**WHAT YOU HAVE TO DO:**
Going from the top of the data below, give again each line through the one containing "bpy.data.objects.remove(pattern)", both ends kept.

**MATERIAL PROVIDED:**

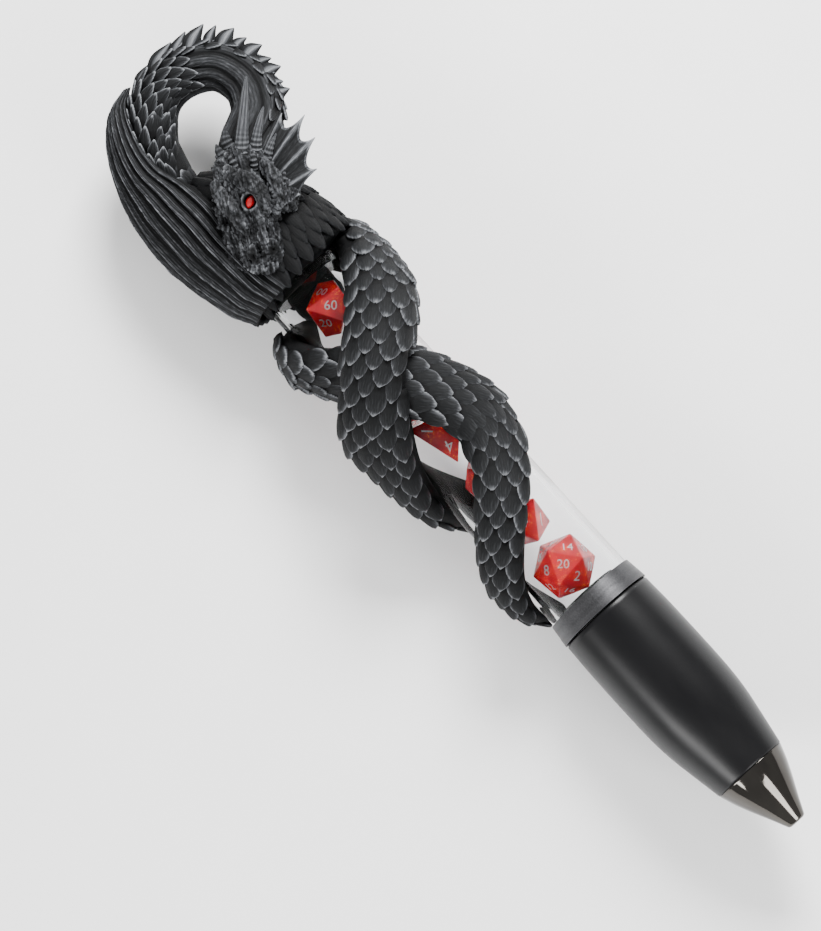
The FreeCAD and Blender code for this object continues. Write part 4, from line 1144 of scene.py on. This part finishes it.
for node_name in ("die_00", "die_12", "die_6", "die_4", "die_10", "die_8", "die_20"):
    work = plain_solid(node_name)
    faces = [(f.calc_center_median_weighted(), f.normal.copy(), [v.co.copy() for v in f.verts]) for f in work.faces]
    faces.sort(key=lambda face: (-round(face[1].z, 3), round(face[1].x, 3), round(face[1].y, 3)))
    bmesh.ops.bevel(work, geom=work.edges, offset=EDGE_ROUND, segments=2, profile=0.6, affect="EDGES")
    mesh = bpy.data.meshes.new(node_name + "_resin")
    work.to_mesh(mesh)
    work.free()
    outwards(mesh)
    die = new_object("glitter_" + node_name, mesh)
    die.data.materials.append(red_dice)
    numbers = []
    for n, (centre, outward, corners) in enumerate(faces):
        sides = [(a - centre, b - a) for a, b in zip(corners, corners[1:] + corners[:1])]
        room = min(start.cross(side).length / side.length for start, side in sides)
        if node_name == "die_4":
            for k, corner in enumerate(corners):
                numbers.append(printed(CORNER_MARKS[(n + k) % 4], centre + (corner - centre) * 0.42, outward,
                                       corner - centre, room * 0.95))
            continue
        words = FACE_MARKS[node_name][n]
        numbers.append(printed(words, centre, outward, READ_UP, room * (1.25 if len(words) > 1 else 1.5)))
    joined(die, *numbers)
    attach(die, node_name)
    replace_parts(die, node_name)
for pattern in [thing for thing in bpy.data.objects if thing.name.endswith("_scale")]:
    bpy.data.objects.remove(pattern)


# ---------------------------------------------------------------- table, lights and camera
# A plain pale table under plain soft studio lights. The camera looks down on the pen, tipped a little
# towards its nose, with the pen lying slantwise across the view.
table_top, shader = new_material("table_top")
speckle = noise(table_top, 20)
tint(table_top, shader, "Base Color", speckle, (0.3, (0.93, 0.93, 0.93)), (0.7, (0.96, 0.96, 0.96)))
shader.inputs["Roughness"].default_value = 0.6
TABLE_HALF = 2.0
floor = finished_mesh("table", [(x * TABLE_HALF, y * TABLE_HALF, 0) for x, y in ((-1, -1), (1, -1), (1, 1), (-1, 1))],
                      [(0, 1, 2, 3)])
floor.data.materials.append(table_top)

world = bpy.data.worlds.new("studio")
world.use_nodes = True
world.node_tree.nodes["Background"].inputs["Color"].default_value = (1, 1, 1, 1)
world.node_tree.nodes["Background"].inputs["Strength"].default_value = 0.62
bpy.context.scene.world = world


def soft_light(name, place, width, height, power, aim=(0.05, 0, AXIS)):
    """A rectangular studio light aimed at the pen."""
    lamp = bpy.data.lights.new(name, "AREA")
    lamp.shape = "RECTANGLE"
    lamp.size, lamp.size_y, lamp.energy = width, height, power
    holder = new_object(name, lamp)
    holder.location = place
    holder.rotation_euler = (Vector(aim) - Vector(place)).to_track_quat("-Z", "Y").to_euler()


soft_light("key", (-0.35, 0.5, 0.55), 0.35, 0.3, 21)
soft_light("fill", (0.35, -0.6, 0.4), 0.5, 0.2, 7)
soft_light("nose_side", (0.8, 0.15, 0.45), 0.3, 0.3, 5)

camera = bpy.data.cameras.new("camera")
camera.sensor_fit = "VERTICAL"
camera.sensor_height = 24
IMAGE_HEIGHT, DOTS_PER_MM = 931, 3.571
seen_height = IMAGE_HEIGHT / DOTS_PER_MM * MM
distance = 1.3
camera.lens = camera.sensor_height * distance / seen_height
tip = math.radians(7)
turn = math.radians(47.5)
aim = Vector((59.5 * MM, -12.9 * MM, AXIS))
across = Vector((math.cos(turn), math.sin(turn), 0))
back = Vector((math.sin(tip), 0, math.cos(tip)))
across = (across - back * across.dot(back)).normalized()
upward = back.cross(across)
stand = new_object("camera", camera)
stand.matrix_world = Matrix.Translation(aim + back * distance) @ Matrix((across, upward, back)).transposed().to_4x4()
bpy.context.scene.camera = stand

**CORRECT RESPONSE:**
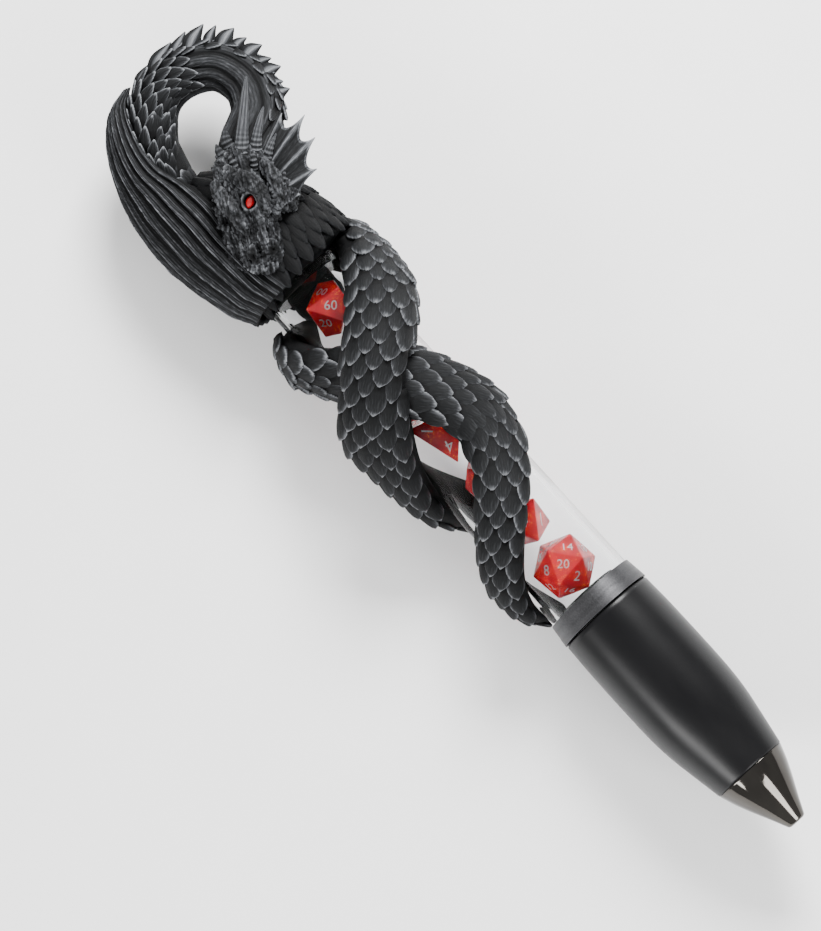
The FreeCAD and Blender code for this object continues. Write part 4, from line 1144 of scene.py on. This part finishes it.
for node_name in ("die_00", "die_12", "die_6", "die_4", "die_10", "die_8", "die_20"):
    work = plain_solid(node_name)
    faces = [(f.calc_center_median_weighted(), f.normal.copy(), [v.co.copy() for v in f.verts]) for f in work.faces]
    faces.sort(key=lambda face: (-round(face[1].z, 3), round(face[1].x, 3), round(face[1].y, 3)))
    bmesh.ops.bevel(work, geom=work.edges, offset=EDGE_ROUND, segments=2, profile=0.6, affect="EDGES")
    mesh = bpy.data.meshes.new(node_name + "_resin")
    work.to_mesh(mesh)
    work.free()
    outwards(mesh)
    die = new_object("glitter_" + node_name, mesh)
    die.data.materials.append(red_dice)
    numbers = []
    for n, (centre, outward, corners) in enumerate(faces):
        sides = [(a - centre, b - a) for a, b in zip(corners, corners[1:] + corners[:1])]
        room = min(start.cross(side).length / side.length for start, side in sides)
        if node_name == "die_4":
            for k, corner in enumerate(corners):
                numbers.append(printed(CORNER_MARKS[(n + k) % 4], centre + (corner - centre) * 0.42, outward,
                                       corner - centre, room * 0.95))
            continue
        words = FACE_MARKS[node_name][n]
        numbers.append(printed(words, centre, outward, READ_UP, room * (1.25 if len(words) > 1 else 1.5)))
    joined(die, *numbers)
    attach(die, node_name)
    replace_parts(die, node_name)
for pattern in [thing for thing in bpy.data.objects if thing.name.endswith("_scale")]:
    bpy.data.objects.remove(pattern)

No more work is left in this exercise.